Best-practice 3PLs perform regular cycle counts with barcode reconciliation and provide clients with real-time dashboard visibility into every SKU. That transparency is not just operationally convenient. It is the kind of discipline that makes a business scalable and investable.

7. 3PL Technology Stack: Integration Quality as a Proxy for Operational Maturity

The final metric that fintech investors should examine is not a traditional KPI. It is the quality and depth of the technology infrastructure supporting the fulfillment operation.

A warehouse management system that integrates natively with a brand's selling channels, including Shopify, WooCommerce, BigCommerce, Amazon, and EDI-enabled retail platforms, is the connective tissue of a scalable operation.
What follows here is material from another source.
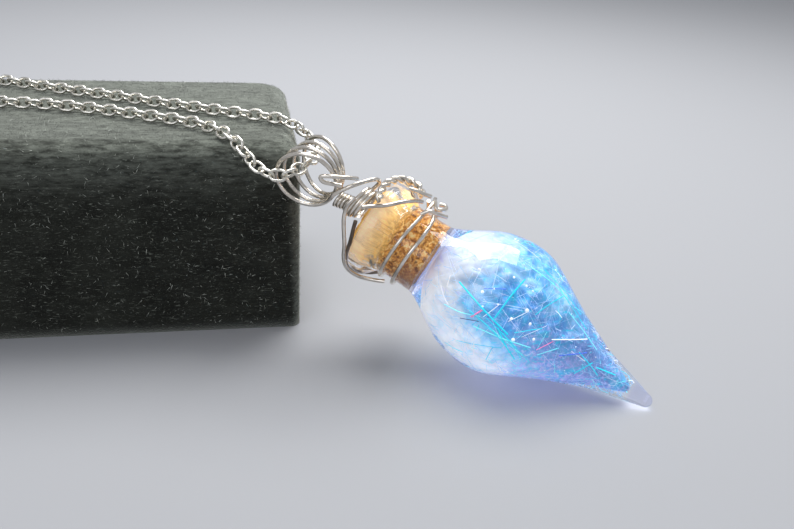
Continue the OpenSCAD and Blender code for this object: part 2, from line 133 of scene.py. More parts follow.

Poor integration leads to manual data entry, delayed order processing, and inventory discrepancies that compound over time. Strong integration provides the real-time visibility that allows brands and their investors to monitor operational performance as it happens, not after the damage is done.
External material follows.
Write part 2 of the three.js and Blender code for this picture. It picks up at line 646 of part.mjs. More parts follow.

When evaluating a startup's operations, the relevant questions are straightforward: What does the fulfillment technology stack look like? How quickly can the brand onboard a new sales channel without operational disruption? Are returns, tracking, and inventory all visible in a single dashboard? The answers reveal whether the company's growth infrastructure is built on solid footing or stitched together with spreadsheets and manual workarounds.

The Bigger Picture

Fulfillment metrics are not glamorous. They do not show up in founder decks or trend reports. But they are among the most reliable indicators of whether an e-commerce or D2C brand is operationally sound enough to support the growth a fintech investor is betting on. Order accuracy, cycle time, on-time delivery, returns management, shipping cost, inventory integrity, and technology integration all tell a story about how well a business actually runs. Investors who know how to read that story gain a meaningful edge in evaluating what a brand is genuinely worth, not just at close, but at every stage of the investment lifecycle.